Minimalist combination tips for living room and dining room

If you want to make the most of a small space, try minimalism for a design choice. This means less “stuff,” including furniture and decor, keeping the room open and airy.

Pull the eye up

If you have a fireplace in your living room on a wall, use the mantel to decorate with taller decor, such as tapered candles, to draw the eye upwards. This can also be achieved with tall floor lamps next to a sofa or curtains placed high against the wall to create the illusion of a larger space.

Use statement pieces

Making the room feel a little less cluttered with things allows you to play with the decor you do use.
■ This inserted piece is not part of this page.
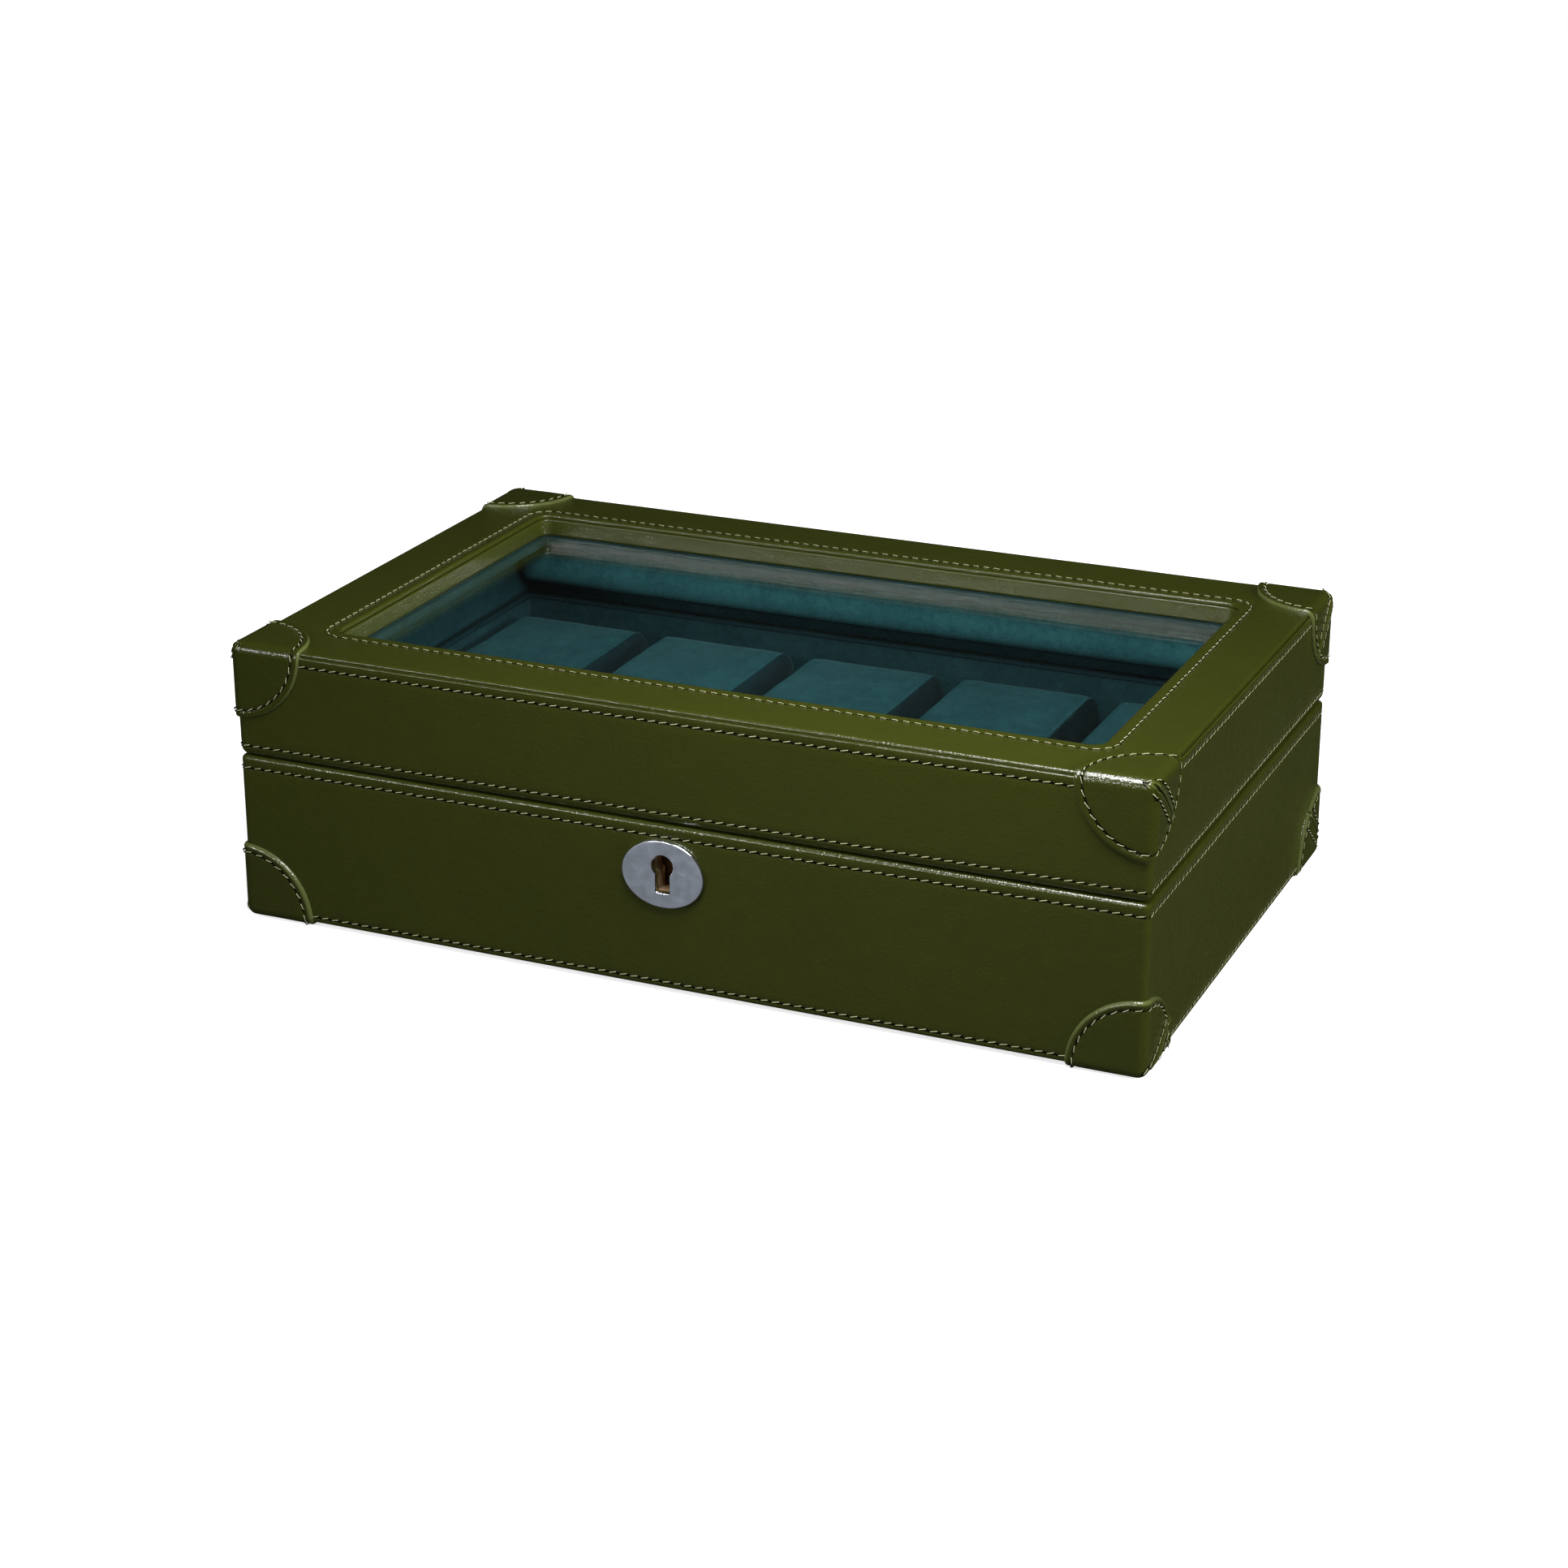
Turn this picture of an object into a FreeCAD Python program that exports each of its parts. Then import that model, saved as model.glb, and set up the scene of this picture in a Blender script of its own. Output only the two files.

Statement pieces like a rug between the living room and dining room or wallpaper on one wall will blend the two rooms together without feeling overwhelming.

Family in home with open floor plan

Furnish a combined room

Once you’ve placed the furniture, you can play around with the colors and style of each room. If you prefer your dining room to feel more formal, you can use traditional furniture and decorations while still keeping your living room more casual. The key is to find a few materials or colors that you like for both spaces and put them together so that the overall aesthetic is cohesive. Perhaps that is a rattan basket that matches the shades in your dining table or sofa cushions that have the same color palette as your dining room chair cushions.

Playing with textures and fabric can help bring dining and living areas together without looking like exact replicas of each other. Feel free to mix metals, fabrics and colors to add character without feeling disjointed. You can also choose a piece of furniture, such as a metal cart on wheels that can be used to entertain in both rooms, and place it in the center to tie the spaces together.